→ **OBJECTIVE**
The lines below are to be quoted exactly, from the first through the one that contains "# Millimetres, +Z".

☆ ☆ ☆ ☆ ☆ ☆ ☆

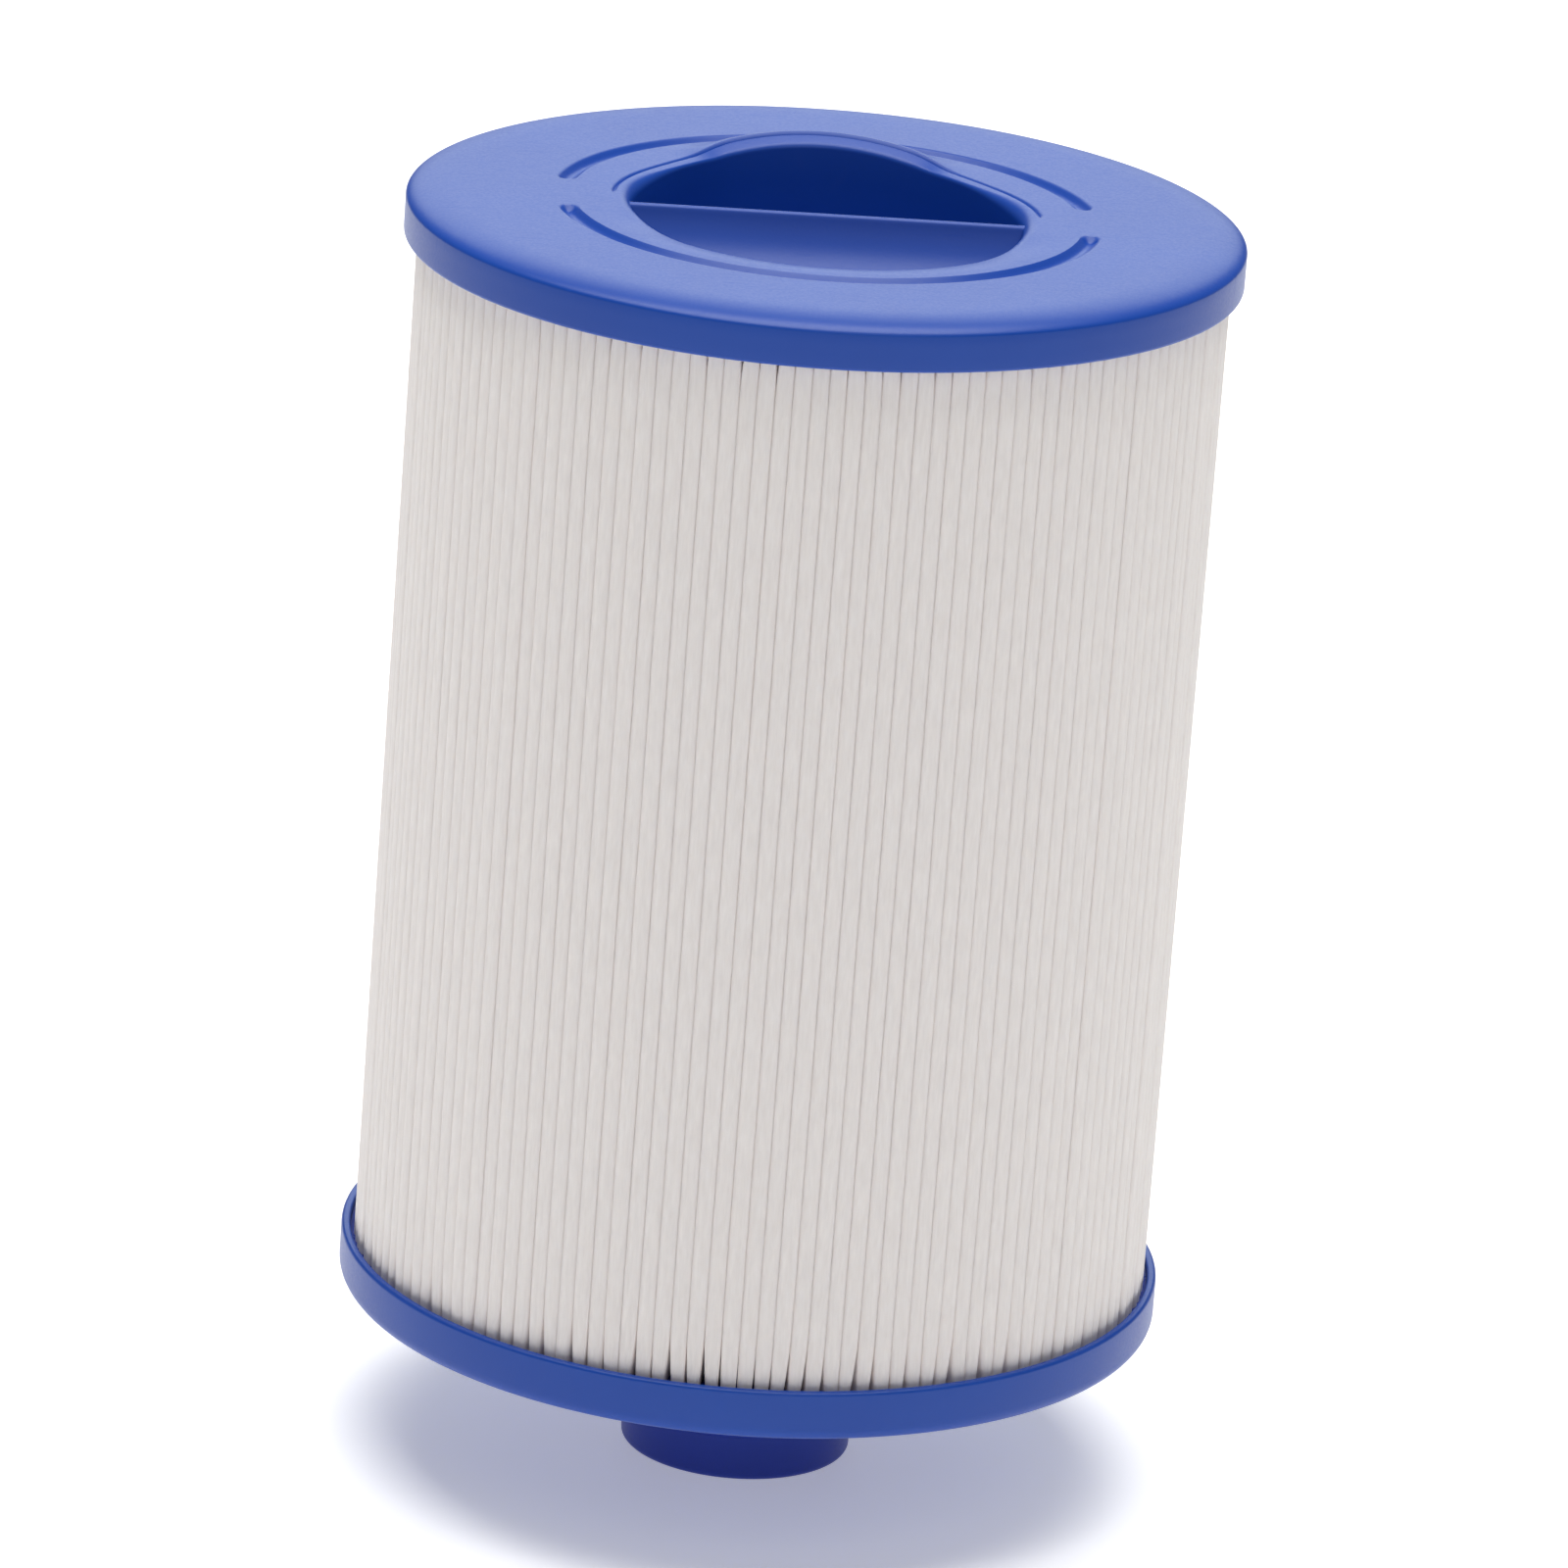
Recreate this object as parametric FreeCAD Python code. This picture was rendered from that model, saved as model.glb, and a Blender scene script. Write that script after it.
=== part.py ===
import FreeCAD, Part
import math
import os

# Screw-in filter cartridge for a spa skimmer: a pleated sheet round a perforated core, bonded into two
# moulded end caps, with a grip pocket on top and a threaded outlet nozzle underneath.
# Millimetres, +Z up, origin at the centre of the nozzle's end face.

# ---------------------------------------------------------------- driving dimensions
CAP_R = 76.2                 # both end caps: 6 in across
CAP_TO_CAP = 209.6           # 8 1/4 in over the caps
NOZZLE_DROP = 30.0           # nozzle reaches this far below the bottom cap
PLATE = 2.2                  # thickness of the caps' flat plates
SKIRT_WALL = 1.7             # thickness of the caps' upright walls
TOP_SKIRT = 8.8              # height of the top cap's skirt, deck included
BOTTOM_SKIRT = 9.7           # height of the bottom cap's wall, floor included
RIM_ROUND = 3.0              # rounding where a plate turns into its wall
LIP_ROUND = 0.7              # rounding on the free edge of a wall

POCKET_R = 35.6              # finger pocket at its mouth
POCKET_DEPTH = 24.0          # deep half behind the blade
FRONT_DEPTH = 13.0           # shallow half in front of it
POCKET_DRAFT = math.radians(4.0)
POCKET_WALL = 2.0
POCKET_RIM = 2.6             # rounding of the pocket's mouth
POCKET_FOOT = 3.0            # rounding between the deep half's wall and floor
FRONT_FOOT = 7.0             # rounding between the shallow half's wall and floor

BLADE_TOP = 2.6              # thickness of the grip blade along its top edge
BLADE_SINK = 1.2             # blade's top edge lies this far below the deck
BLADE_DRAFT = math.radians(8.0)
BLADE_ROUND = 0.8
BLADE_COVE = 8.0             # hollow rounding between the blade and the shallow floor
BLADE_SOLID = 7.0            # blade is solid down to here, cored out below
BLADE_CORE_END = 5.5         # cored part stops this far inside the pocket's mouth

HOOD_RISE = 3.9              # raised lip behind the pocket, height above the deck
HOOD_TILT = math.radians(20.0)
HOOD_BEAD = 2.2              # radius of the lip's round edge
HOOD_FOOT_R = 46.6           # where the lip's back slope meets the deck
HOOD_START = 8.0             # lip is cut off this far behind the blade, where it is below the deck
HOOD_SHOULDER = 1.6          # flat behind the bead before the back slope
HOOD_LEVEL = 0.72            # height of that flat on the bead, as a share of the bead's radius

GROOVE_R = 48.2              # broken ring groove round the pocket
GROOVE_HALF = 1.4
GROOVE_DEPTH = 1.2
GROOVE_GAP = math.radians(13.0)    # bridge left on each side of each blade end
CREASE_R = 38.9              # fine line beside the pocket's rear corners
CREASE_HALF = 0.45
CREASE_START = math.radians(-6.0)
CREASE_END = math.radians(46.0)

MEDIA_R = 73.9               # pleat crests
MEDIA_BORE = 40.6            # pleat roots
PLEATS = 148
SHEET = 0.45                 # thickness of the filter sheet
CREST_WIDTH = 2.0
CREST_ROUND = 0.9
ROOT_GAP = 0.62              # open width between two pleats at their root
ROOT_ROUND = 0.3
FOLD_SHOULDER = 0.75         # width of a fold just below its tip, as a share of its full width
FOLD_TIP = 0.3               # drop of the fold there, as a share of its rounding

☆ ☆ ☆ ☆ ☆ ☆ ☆

→ **OUTPUT FOR THIS TASK**
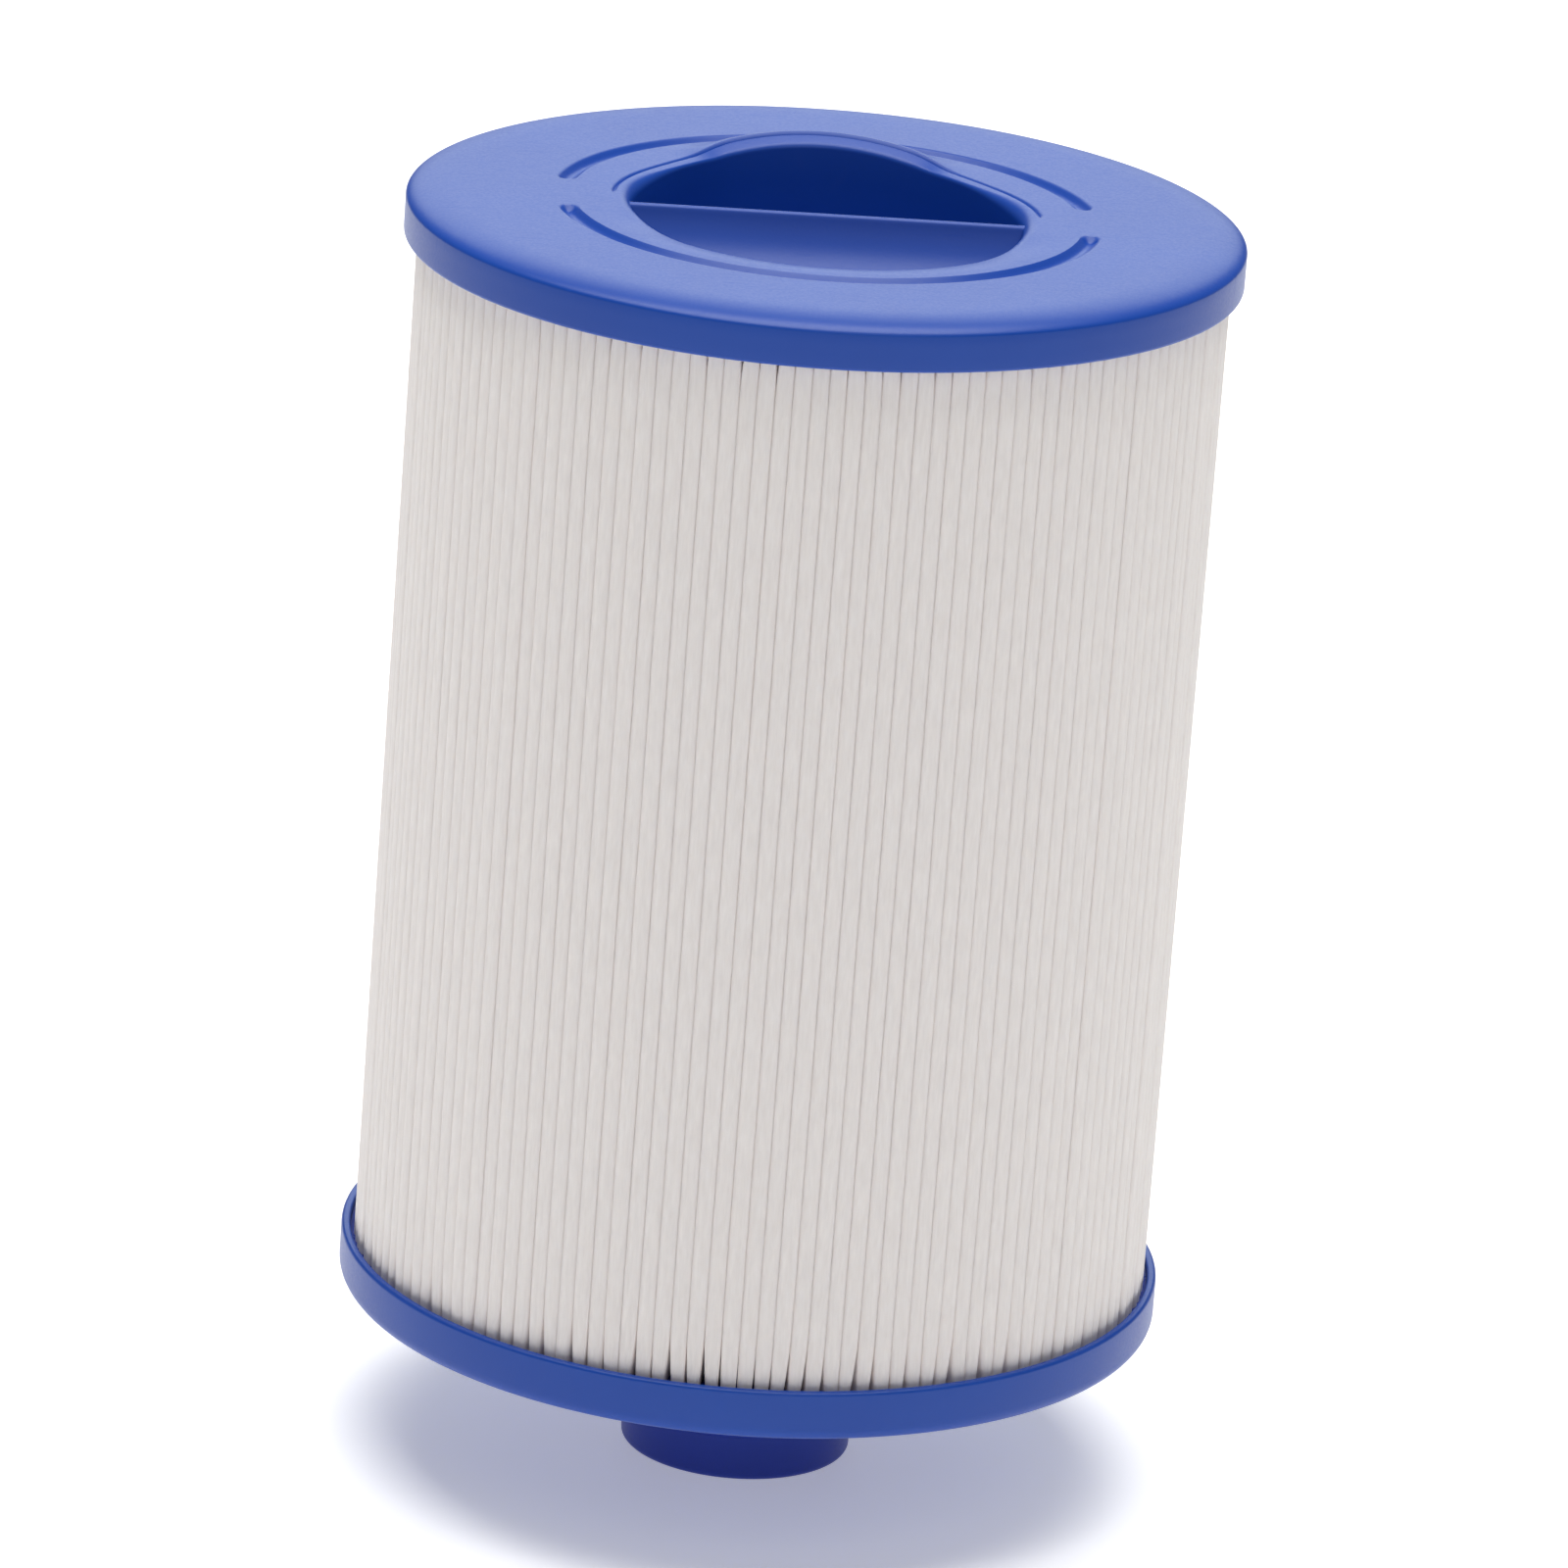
Recreate this object as parametric FreeCAD Python code. This picture was rendered from that model, saved as model.glb, and a Blender scene script. Write that script after it.
=== part.py ===
import FreeCAD, Part
import math
import os

# Screw-in filter cartridge for a spa skimmer: a pleated sheet round a perforated core, bonded into two
# moulded end caps, with a grip pocket on top and a threaded outlet nozzle underneath.
# Millimetres, +Z up, origin at the centre of the nozzle's end face.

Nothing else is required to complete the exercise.